Before BROWN, C.J., NEUBAUER, P.J., and REILLY, J.¶ 1REILLY, J.
Chavis T. Sheriff was convicted of repeatedly sexually assaulting his two daughters. His postconviction counsel filed a no-merit report with the court of appeals and Sheriff chose not to respond. We affirmed his convictions. One-and-one-half years later, Sheriff filed a pro se postconviction motion, alleging that his trial counsel was ineffective and that his postconviction counsel was ineffective for not arguing that Sheriff's trial counsel was ineffective. As Sheriff has not provided a sufficient reason as to why he did not raise an ineffective assistance of counsel argument in response to the no-merit report, his claims are procedurally barred.
BACKGROUND
¶ 2 Sheriff was charged with repeatedly sexually assaulting his two daughters, J.S. and S.S., over a five-year period. Sheriff waived his right to a jury trial.
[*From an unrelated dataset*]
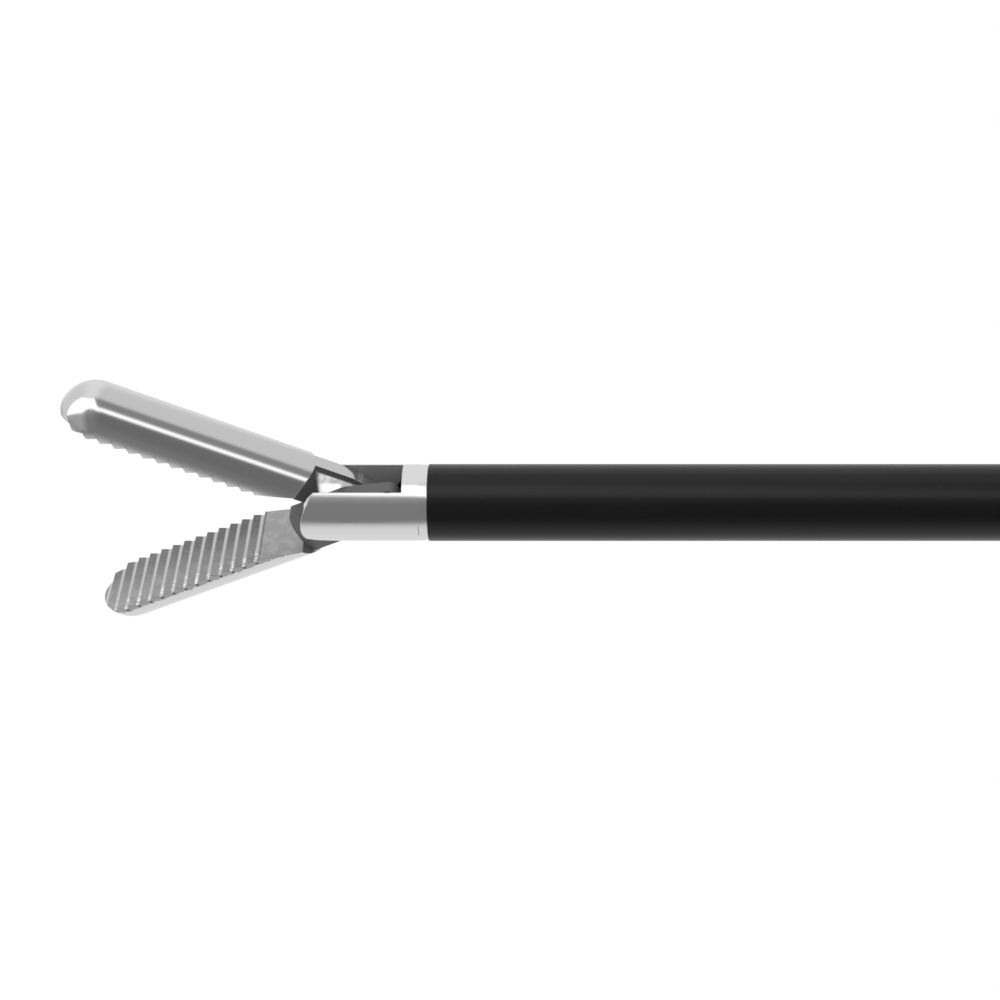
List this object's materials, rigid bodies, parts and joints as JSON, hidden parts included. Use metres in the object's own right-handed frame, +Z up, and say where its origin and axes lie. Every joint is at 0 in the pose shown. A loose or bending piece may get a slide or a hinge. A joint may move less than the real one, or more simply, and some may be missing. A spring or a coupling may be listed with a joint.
{
  "type": "laparoscopic grasper",
  "caption": "Slim insulated laparoscopic grasper with serrated double-action jaws, rotating shaft, ring handle and ratchet.",
  "frame": {"origin": "on the shaft's axis at the distal end face of the black insulation, where the bare metal fork begins", "axes": "+X along the shaft towards the handle, the jaws point to -X; +Z up, away from the ring handle's legs; the jaws open in the XZ plane and every pivot pin lies along Y"},
  "size_m": [0.4311, 0.0206, 0.1179],
  "materials": {
    "jaw_steel": "satin",
    "fork_steel": "satin",
    "pin_steel": "satin",
    "tube_steel": "satin",
    "insulation": "satin black",
    "bush_plastic": "matte",
    "rod_steel": "satin",
    "knob_plastic": "satin",
    "handle_plastic": "fine texture",
    "screw_steel": "satin",
    "seal_rubber": "matte",
    "post_metal": "polished",
    "insulator_plastic": "satin",
    "spring_brass": "plain",
    "port_metal": "polished",
    "spring_steel": "plain",
    "rack_steel": "satin",
    "bearing_bronze": "plain"
  },
  "bodies": {
    "handle": {"left_shell": "handle_plastic", "right_shell": "handle_plastic", "shell_screws": "screw_steel", "front_bush": "bush_plastic", "lever_pivot_bolt": "screw_steel", "electrode_post": "post_metal", "post_insulator": "insulator_plastic", "contact_spring": "spring_brass", "flush_port": "port_metal", "trigger_pin": "pin_steel", "trigger_spring": "spring_steel"},
    "shaft": {"clevis": "fork_steel", "jaw_pivot_pin": "pin_steel", "shaft_tube": "tube_steel", "insulation_sleeve": "insulation", "distal_rod_bush": "bush_plastic", "proximal_rod_bush": "bush_plastic", "shaft_hub": "tube_steel", "rotation_knob": "knob_plastic", "knob_set_screws": "screw_steel", "rod_seal": "seal_rubber", "seal_gland": "bush_plastic"},
    "upper_jaw": {"upper_jaw": "jaw_steel"},
    "lower_jaw": {"lower_jaw": "jaw_steel"},
    "rod": {"push_rod": "rod_steel", "drive_pin": "pin_steel", "ball_end": "rod_steel"},
    "lever": {"thumb_lever": "handle_plastic", "lever_bush": "bearing_bronze", "ratchet_rack": "rack_steel", "rack_rivets": "screw_steel"},
    "trigger": {"release_trigger": "knob_plastic"}
  },
  "joints": [
    {"name": "shaft_spin", "type": "hinge", "parent": "handle", "child": "shaft", "pos_m": [0, 0, 0], "axis": [1, 0, 0], "continuous": true},
    {"name": "lever_pivot", "type": "hinge", "parent": "handle", "child": "lever", "pos_m": [0.352, 0, -0.00539], "axis": [0, 1, 0], "range_deg": [0, 17]},
    {"name": "rod_slide", "type": "slide", "parent": "shaft", "child": "rod", "axis": [1, 0, 0], "range_m": [0, 0.0016]},
    {"name": "upper_jaw_pivot", "type": "hinge", "parent": "shaft", "child": "upper_jaw", "pos_m": [-0.0051, 0, 0], "axis": [0, -1, 0], "range_deg": [0, 26]},
    {"name": "lower_jaw_pivot", "type": "hinge", "parent": "shaft", "child": "lower_jaw", "pos_m": [-0.0051, 0, 0], "axis": [0, 1, 0], "range_deg": [0, 26]},
    {"name": "trigger_pivot", "type": "hinge", "parent": "handle", "child": "trigger", "pos_m": [0.338, 0, -0.023], "axis": [0, -1, 0], "range_deg": [0, 8], "stiffness_Nm_per_rad": 0.05, "springref_deg": -5.73}
  ],
  "couplings": [
    {"joint": "rod_slide", "follows": "lever_pivot", "m_per_rad": 0.00539},
    {"joint": "upper_jaw_pivot", "follows": "lever_pivot", "ratio": 1.529},
    {"joint": "lower_jaw_pivot", "follows": "lever_pivot", "ratio": 1.529}
  ]
}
The circuit court found Sheriff guilty on both counts and sentenced him to total consecutive sentences of fifty years in prison followed by twenty years of extended supervision. Sheriff filed a notice of intent to pursue postconviction relief and requested that the public defender's office appoint new counsel for him. Sheriff's postconviction counsel filed a no-merit report and Sheriff did not respond. We held that Sheriff's case presented no arguably meritorious issues and affirmed his convictions. Sheriff did not file a petition for review with the supreme court.
¶ 3 One-and-one-half years later, Sheriff filed a pro se postconviction motion pursuant to Wis. Stat. § 974.06 (2009–10) and raised three issues: (1) ineffective assistance of trial counsel, (2) ineffective assistance of postconviction counsel, and (3) erroneous exercise of discretion by the circuit court. Sheriff provided a litany of complaints against his trial attorney, which we will not delineate. He argued that his postconviction counsel was ineffective for not arguing that his trial counsel was ineffective. The erroneous exercise of discretion claim is in fact another claim of ineffective assistance of counsel based on an incident that occurred at trial. During cross-examination of S.S., the circuit court asked a woman named Diane Compton to leave the courtroom after it observed her “mouthing words” to S.S. on the stand. Diane Compton is a family friend of J.S., S.S., and their mother. The court stated that it did not know whether S.S. saw Compton mouthing words. At the motion hearing, Sheriff stated that he believed his trial counsel should have asked for a mistrial after Compton was removed from court.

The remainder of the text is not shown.